Transition Pathways: Integrating Renewables
The most promising long-term strategy for natural gas plants is to operate as a flexible backup for solar and wind. Retrofitting plants with carbon capture, utilization, and storage (CCUS) can further reduce emissions. Some utilities are planning to repurpose gas plant infrastructure for green hydrogen or synthetic fuels. Communities can maximize socioeconomic benefits by negotiating community benefit agreements (CBAs) that include local hiring preferences, funding for workforce training in clean energy, and payments to a community development fund. These measures ensure that as the energy landscape shifts, communities are not left behind.
Mitigation Strategies and Best Practices
To address the socioeconomic challenges discussed above, developers and policymakers should adopt the following best practices:
- Comprehensive Community Engagement: Begin outreach early, hold public meetings, establish a community liaison, and incorporate feedback into project design. Transparent communication builds trust and reduces conflict.
- Environmental Justice Assessment: Conduct a detailed analysis of potential disproportionate impacts on vulnerable populations and implement mitigation measures such as buffer zones and enhanced monitoring.
- Local Workforce Development: Partner with trade schools and community colleges to train residents for construction and operational jobs. Include apprenticeship programs and targeted hiring for disadvantaged groups.
- Property Value Guarantees: Establish a fund to compensate homeowners near the plant if their property values decline below a baseline, as some projects have successfully done.
- Environmental Performance Commitments: Exceed regulatory minimums for emission controls, use dry cooling or recycled water to reduce water consumption, and invest in community renewable energy projects as offsets.

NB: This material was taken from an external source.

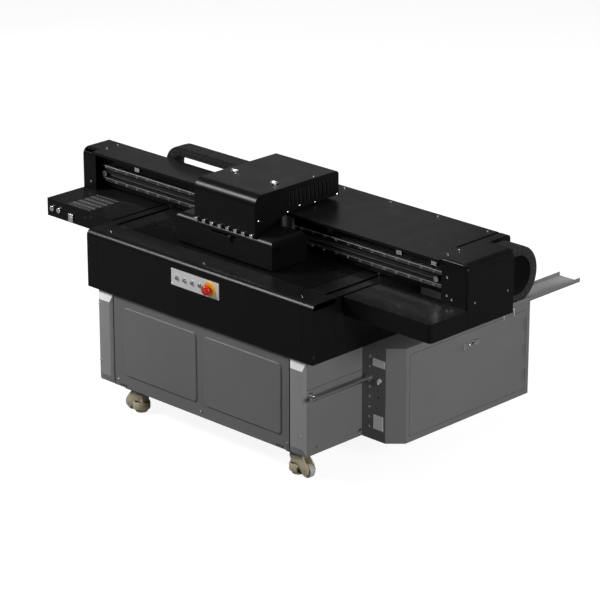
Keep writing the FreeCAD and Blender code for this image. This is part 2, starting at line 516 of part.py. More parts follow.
def print_head():
    w = SHEET
    body = box(HEAD_X0, HEAD_X1, HEAD_Y0, HEAD_Y1, HEAD_Z0, HEAD_Z1)
    body = fillet(body, 24, lambda p: near(p.z, HEAD_Z1) and (near(p.x, HEAD_X0) or near(p.x, HEAD_X1)))
    inner = box(HEAD_X0 + w, HEAD_X1 - w, HEAD_Y0 + w, HEAD_Y1 - w, HEAD_Z0 - 1, HEAD_Z1 - w)
    inner = fillet(inner, 21, lambda p: near(p.z, HEAD_Z1 - w) and not (near(p.z, HEAD_Z0)))
    body = body.cut(inner)
    body = body.cut(box(546, 670, HEAD_Y0 - 1, HEAD_Y0 + w + 1, 318, 326))
    for i in range(3):
        y = 156 + i * 9
        body = body.cut(box(HEAD_X1 - w - 1, HEAD_X1 + 1, y, y + 4, 292, 318))
    save("head_body", body)
    solids = [box(x, x + 60, 170, 300, HEAD_Z0 + 1, HEAD_Z0 + 75) for x in (500.0, 570.0, 640.0)]
    lamps = [box(x, x + 70, 165, 305, HEAD_Z0 + 2, HEAD_Z0 + 60) for x in (HEAD_X0 + 20, HEAD_X1 - 90)]
    mount = box(HEAD_X0 + 10, HEAD_X1 - 10, 160, 310, HEAD_Z0 + 76, HEAD_Z0 + 80)
    save("print_heads", mount, *(solids + lamps))
    tab = box(638, 648, HEAD_Y0 - 7, HEAD_Y0 + 8, 319, 325)
    grip = box(637, 649, HEAD_Y0 - 10, HEAD_Y0 - 1, 300, 325)
    save("head_slider", tab.fuse(fillet(grip, 2, lambda p: near(p.y, HEAD_Y0 - 10))).removeSplitter())
    for name, x in (("lid_knob_left", 500.0), ("lid_knob_right", 708.0)):
        knob = rod(17, (x, 303, HOOD_Z1 + 0.3), Z, 9)
        knob = knob.makeFillet(3, [e for e in knob.Edges if near(e.BoundBox.ZMin, HOOD_Z1 + 9.3)])
        save(name, knob.cut(box(x - 14, x + 14, 301, 305, HOOD_Z1 + 7.3, HOOD_Z1 + 12)))


# ---------------------------------------------------------------- fasteners
def screws():
    y_front = BASE_Y0
    base = [screw_head(x, y_front - COLUMN_PROUD, z, V(0, -1, 0)) for x, z in
            ((60, -291), (60, -60), (1140, -291), (1140, -60))]
    base += [screw_head(x, y_front, z, V(0, -1, 0)) for x, z in ((150, -345), (607, -349), (1060, -345))]
    base += [screw_head(1195, CAB_Y0, -50 - i * 39.4, V(0, -1, 0), 5) for i in range(8) if i != 2]
    base += [screw_head(BASE_X1, y, z, X) for y, z in ((64, -351), (285, -351), (73, -32))]
    base += [screw_head(x, 42, APRON_H, Z) for x in (92, 600, 1108)]
    save("base_screws", *base)
    top = GANTRY_TOP
    gantry = [screw_head(-318, y, top, Z, 4) for y in (397, 455)]
    gantry += [screw_head(x, 682, top, Z, 4) for x in (708, 945, 1182, 1424)]
    gantry += [screw_head(1488, y, top, Z, 4) for y in (392, 453)]
    gantry += [screw_head(-353, END_Y0, 263, V(0, -1, 0), 4)]
    gantry += [screw_head(x, END_Y0, z, V(0, -1, 0), 4) for x, z in ((1533, 334), (1533, 264), (1556, 254))]
    gantry += [screw_head(GANTRY_X1, y, 252, X, 4) for y in (380, 558)]
    gantry += [box(x - 13, x + 13, BEAM_Y0 - 8, BEAM_Y0, 343, 359) for x in (-126, 921, 1265, 1434)]
    locks = [rod(11, (x, HOUSING_Y0 - 8, 193), Y, 8) for x in (-366, -327)]
    gantry += [c.makeFillet(2, [e for e in c.Edges if near(e.BoundBox.YMax, HOUSING_Y0 - 8)]) for c in locks]
    save("gantry_screws", *gantry)


# ---------------------------------------------------------------- casters
def casters():
    names = ("front_left", "front_right", "back_left", "back_right")
    spots = [(x, y) for y in CASTER_Y for x in CASTER_X]
    turns = (-90, 90, 0, 0)
    top = -BASE_H - 6.5
    for name, turn, (x, y) in zip(names, turns, spots):
        wy, wz = y - WHEEL_TRAIL, FLOOR_Z + WHEEL_R
        hub = rod(24, (x, y, top - 10), Z, 10)
        fork = box(x - 22, x + 22, wy - 16, y + 18, top - 26, top - 10)
        for side in (-1, 1):
            cheek = box(x + side * 18 - 4, x + side * 18 + 4, wy - 16, wy + 16, wz - 4, top - 20)
            fork = fork.fuse(cheek)
        axle = rod(4, (x - 22, wy, wz), X, 44)
        foot = rod(FOOT_R, (x, y + FOOT_BACK, FLOOR_Z + 4), Z, 8)
        foot = foot.fuse([rod(6, (x, y + FOOT_BACK, FLOOR_Z + 12), Z, top - 20 - FLOOR_Z - 12),
                          rod(FOOT_R, (x, y + FOOT_BACK, FLOOR_Z + 30), Z, 9)])
        caster = hub.fuse([fork, axle, foot]).removeSplitter()
        caster.rotate(V(x, y, 0), Z, turn)
        save("caster_" + name, caster)
        wheel = ring(WHEEL_R, 4.06, (x - WHEEL_W / 2, wy, wz), X, WHEEL_W)
        rims = [e for e in wheel.Edges if len(e.Vertexes) == 1 and near(e.BoundBox.ZMax - e.BoundBox.ZMin, 2 * WHEEL_R)]
        wheel = wheel.makeFillet(3, rims)
        wheel.rotate(V(x, y, 0), Z, turn)
        save("wheel_" + name, wheel)


for make in (base_frame, base_panels, corner_columns, side_bar, cabinet_panels, cabinet_door, electronics,
             apron, deck_and_table, y_drive, control_panel, x_chain, y_chain, chain_tray, beam, x_rails,
             x_belt_drive, end_covers, housings, covers_and_trough, gantry_legs, carriage_plate,
             carriage_cover, print_head, screws, casters):
    make()
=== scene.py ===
import json
import math

import bmesh
import bpy
from bpy.props import FloatProperty, FloatVectorProperty, IntProperty, PointerProperty
from mathutils import Matrix, Vector


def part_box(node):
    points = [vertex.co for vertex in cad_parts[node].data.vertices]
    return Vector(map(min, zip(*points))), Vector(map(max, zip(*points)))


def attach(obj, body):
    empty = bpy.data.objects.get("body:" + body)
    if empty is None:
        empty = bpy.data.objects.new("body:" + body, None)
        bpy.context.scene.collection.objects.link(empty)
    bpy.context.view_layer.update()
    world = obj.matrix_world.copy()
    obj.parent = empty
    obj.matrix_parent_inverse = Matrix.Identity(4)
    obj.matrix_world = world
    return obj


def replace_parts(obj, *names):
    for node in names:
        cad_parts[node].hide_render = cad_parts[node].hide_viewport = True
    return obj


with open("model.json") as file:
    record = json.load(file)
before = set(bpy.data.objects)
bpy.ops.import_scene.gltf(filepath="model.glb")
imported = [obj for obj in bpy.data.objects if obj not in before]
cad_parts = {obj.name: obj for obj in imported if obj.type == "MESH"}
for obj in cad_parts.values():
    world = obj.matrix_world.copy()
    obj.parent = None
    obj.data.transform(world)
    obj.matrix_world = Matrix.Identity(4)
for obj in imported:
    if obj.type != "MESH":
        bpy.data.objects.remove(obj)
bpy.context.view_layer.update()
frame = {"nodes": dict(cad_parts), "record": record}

bl_info = {
    "name": "Flatbed UV printer",
    "version": (1, 0, 0),
    "blender": (4, 5, 0),
    "location": "View3D > Sidebar > UV printer",
    "description": "Links, perforations, fittings and finishes for a flatbed UV printer",
    "category": "Object",
}

UP = Vector((0, 0, 1))
RIGHT = Vector((1, 0, 0))
BACK = Vector((0, 1, 0))
MM = 0.001
FLOOR_GLOW = 0.90
SHARP_ANGLE = 32.0  # degrees
HOLE_FACE = 0.00001  # square metres: any smaller face of the bed lies in a suction hole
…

- Long-term Transition Planning: From the outset, plan for a plant life that may only be 20–30 years given decarbonization goals. Set aside funds for decommissioning and repurposing the site for clean energy.
Conclusion
The socioeconomic impacts of natural gas power plant construction and operation are profound and multifaceted. Economic benefits—jobs, tax revenue, and energy security—are real and can revitalize communities. Yet these benefits come with social costs: disruption during construction, property value concerns, public health risks, and long-term sustainability questions. The key to successful project development lies in rigorous upfront assessment, genuine community engagement, and proactive mitigation strategies that address both immediate and enduring effects. By balancing economic growth with environmental responsibility and social equity, stakeholders can steer natural gas infrastructure toward outcomes that serve the public interest today while laying the groundwork for a cleaner energy future.